GNOME Bugzilla – Bug 123156
Unicode NFKC normalization doesn't do algorithmic hangul composition
Last modified: 2004-12-22 21:47:04 UTC
Hello, GNU Libidn uses code from GLIB to implement Unicode NFKC normalization. During interoperability testing, it was discovered that the NFKC operation may have a problem. I have reproduced the problem in GLIB standalone as well. The problem is that Hangul composition is not performed. See: http://www.unicode.org/reports/tr15/tr15-22.html#Hangul for the details how to implement this. Unicode Inc. actually has test vectors for Unicode normalization, I think it may be useful to test GLIB against it. I suspect this would have catched this problem. See: http://www.unicode.org/Public/UNIDATA/NormalizationTest.txt A simple test case is the following code snippet.

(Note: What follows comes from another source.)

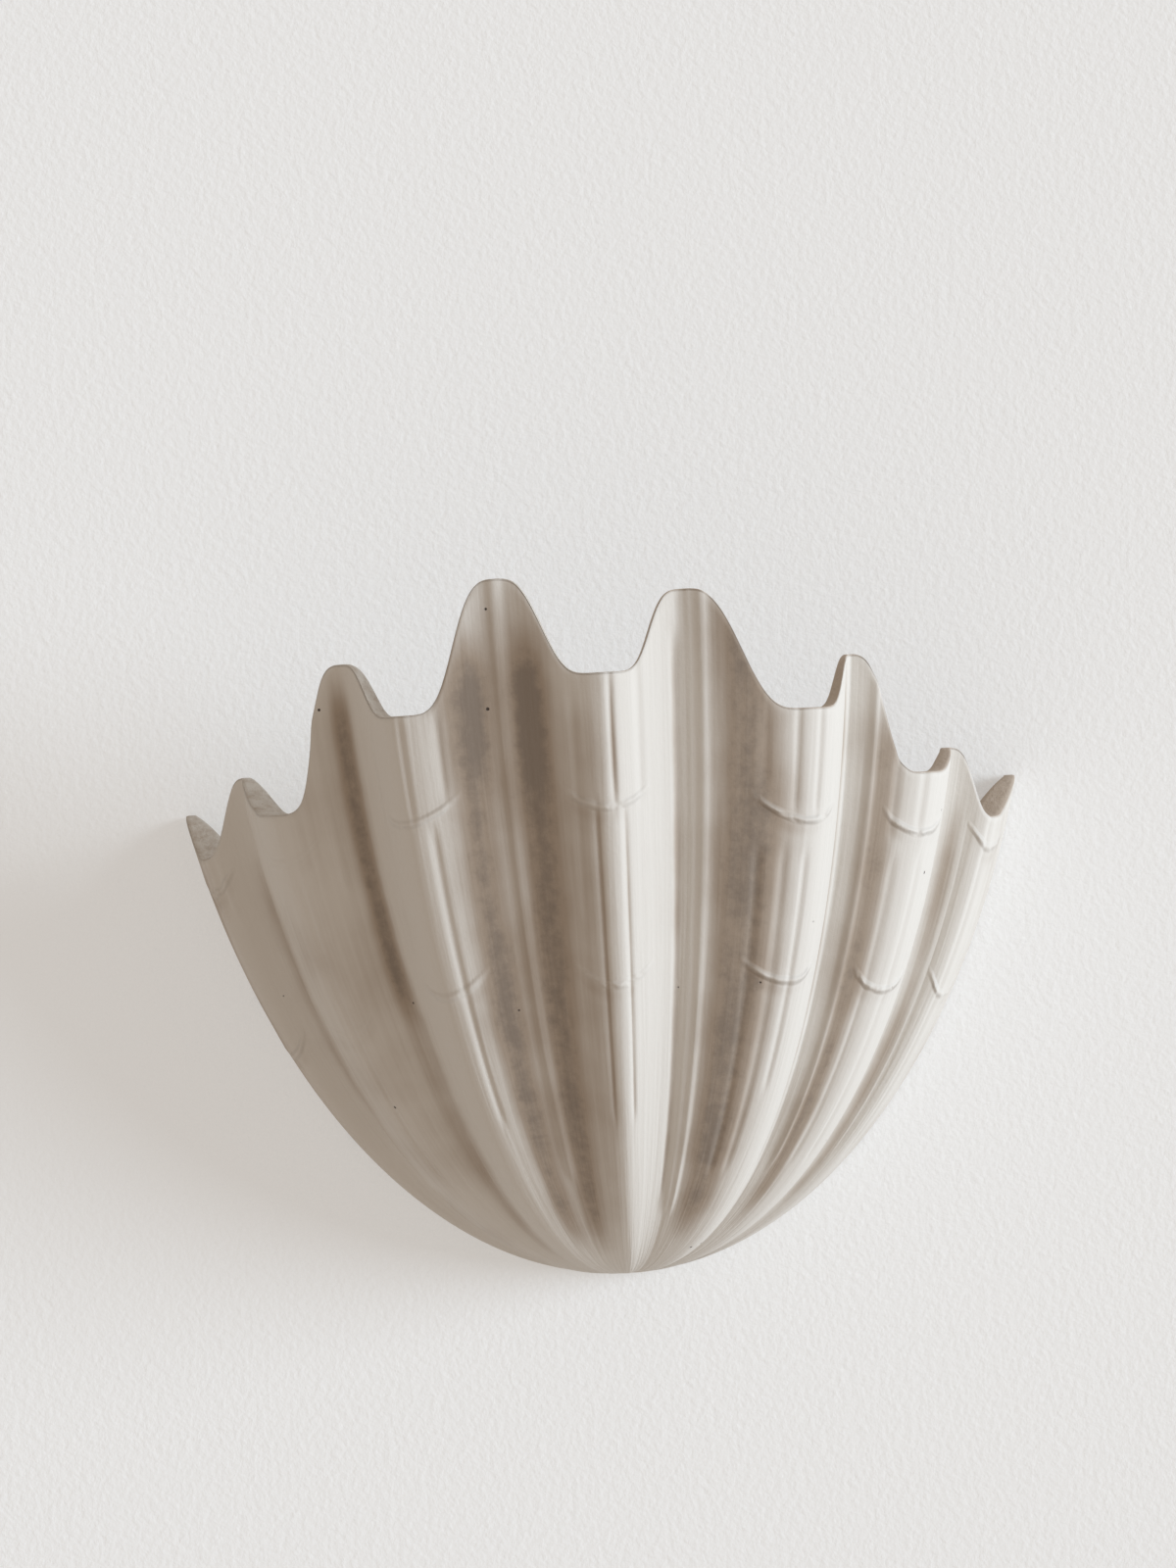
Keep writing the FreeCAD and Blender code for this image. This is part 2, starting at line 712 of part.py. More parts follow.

If I can be of any assistance in tracking down or analyzing this problem, let me know, I'm currently working on a fix, but thought I should let you know ASAP. #include <stdio.h> #include <glib.h> /* Unicode NFKC of algorithmic Hangul composition, by Simon Josefsson */ int main () { const gchar *in = "\xef\xbf\xbd\xc3\xad\x64\x6e"; gchar *out; size_t i; printf("in: "); for (i = 0; in[i]; i++) printf("%02x ", in[i] & 0xFF); printf("\n"); out = g_utf8_normalize (in, strlen(in), G_NORMALIZE_NFKC); /* Should (?) result in \x2e\xea\b0\x81. */ printf("out: "); for (i = 0; out[i]; i++) printf("%02x ", out[i] & 0xFF); printf("\n"); return 0; }
*** This bug has been marked as a duplicate of 100456 ***
There's a patch attached to bug 100456.